Under Armour shares fell after 2027 adjusted EPS guidance missed analyst estimates. Hims & Hers declined following a first-quarter loss and sales below Wall Street expectations, with higher costs tied to its pivot toward branded weight-loss drugs. Wendy's rose on a Financial Times report that Trian Fund Management is seeking investor support for a potential take-private bid.

Analysis

The common thread is that all three prints are really about capital allocation credibility, not just near-term operating performance. UAA’s weaker forward guide signals that management is still chasing a multi-year brand reset while the market is demanding evidence of margin stabilization; that tends to compress multiple first, then force eventual balance-sheet discipline. HIMS is the mirror image: the strategic pivot may be defensible long term, but the near-term cost inflation tells you the company is buying growth with lower visibility, which is exactly where high-multiple consumer-health names get derated fastest. WEN is the most interesting second-order setup because a take-private process changes the lens from earnings to duration of control and asset value. If Trian can credibly assemble support, the trade spreads beyond the stock into peers with similar cash-flow profiles and underappreciated real-estate optionality, while public holders of slow-growth restaurant royalty streams may re-rate on deal-arb probability. The bigger risk is that financing costs and board process friction cap bid enthusiasm, making this more of a months-long catalyst than an immediate rerating.
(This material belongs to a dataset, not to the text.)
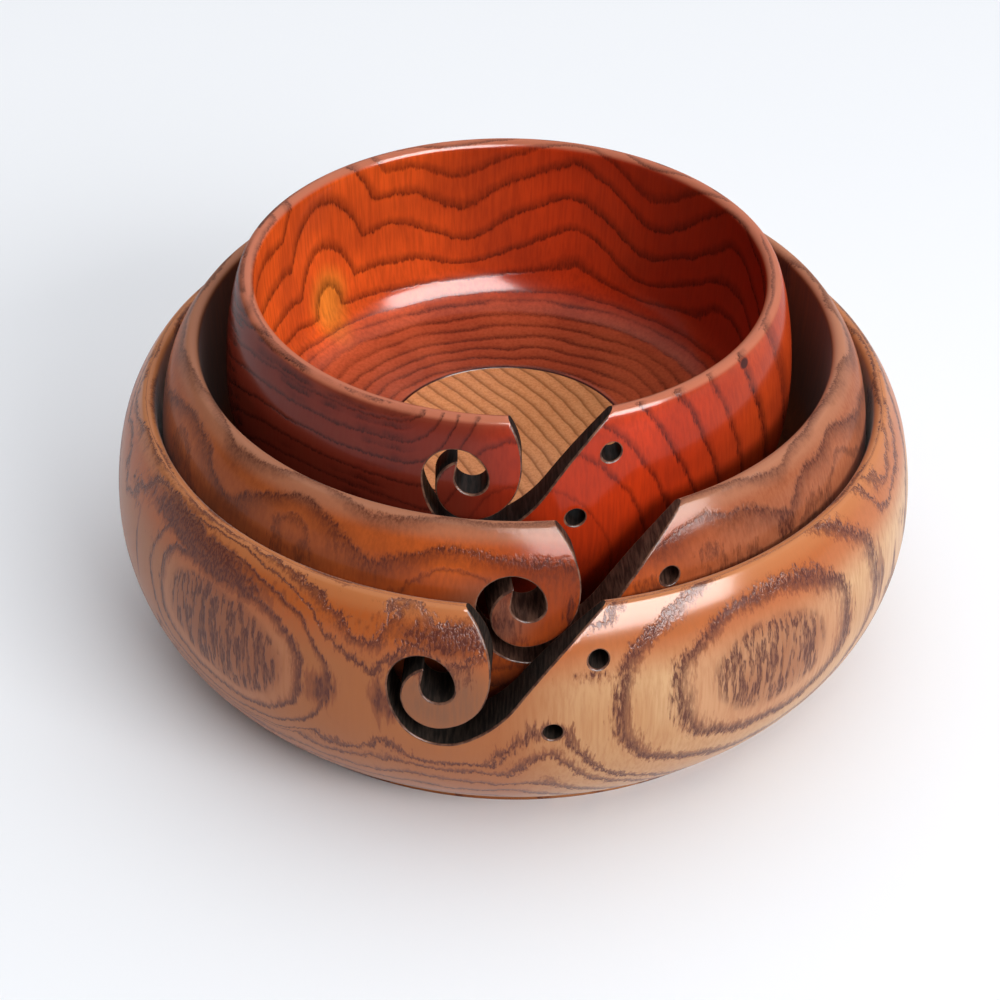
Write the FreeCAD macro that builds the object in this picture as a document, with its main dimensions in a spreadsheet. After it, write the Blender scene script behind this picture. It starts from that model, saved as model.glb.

The contrarian angle is that the market may be over-penalizing HIMS and UAA for execution misses that are partly transitional, while underestimating how much downside remains if the next print confirms margin pressure. For HIMS, any evidence that branded-weight-loss economics are less attractive than expected would hit both growth assumptions and the multiple simultaneously; for UAA, a modest improvement in sell-through or inventory discipline could create a sharp relief rally because expectations are already low. The best asymmetry is likely in event-driven structures rather than outright directional longs until management teams prove the path to cleaner unit economics.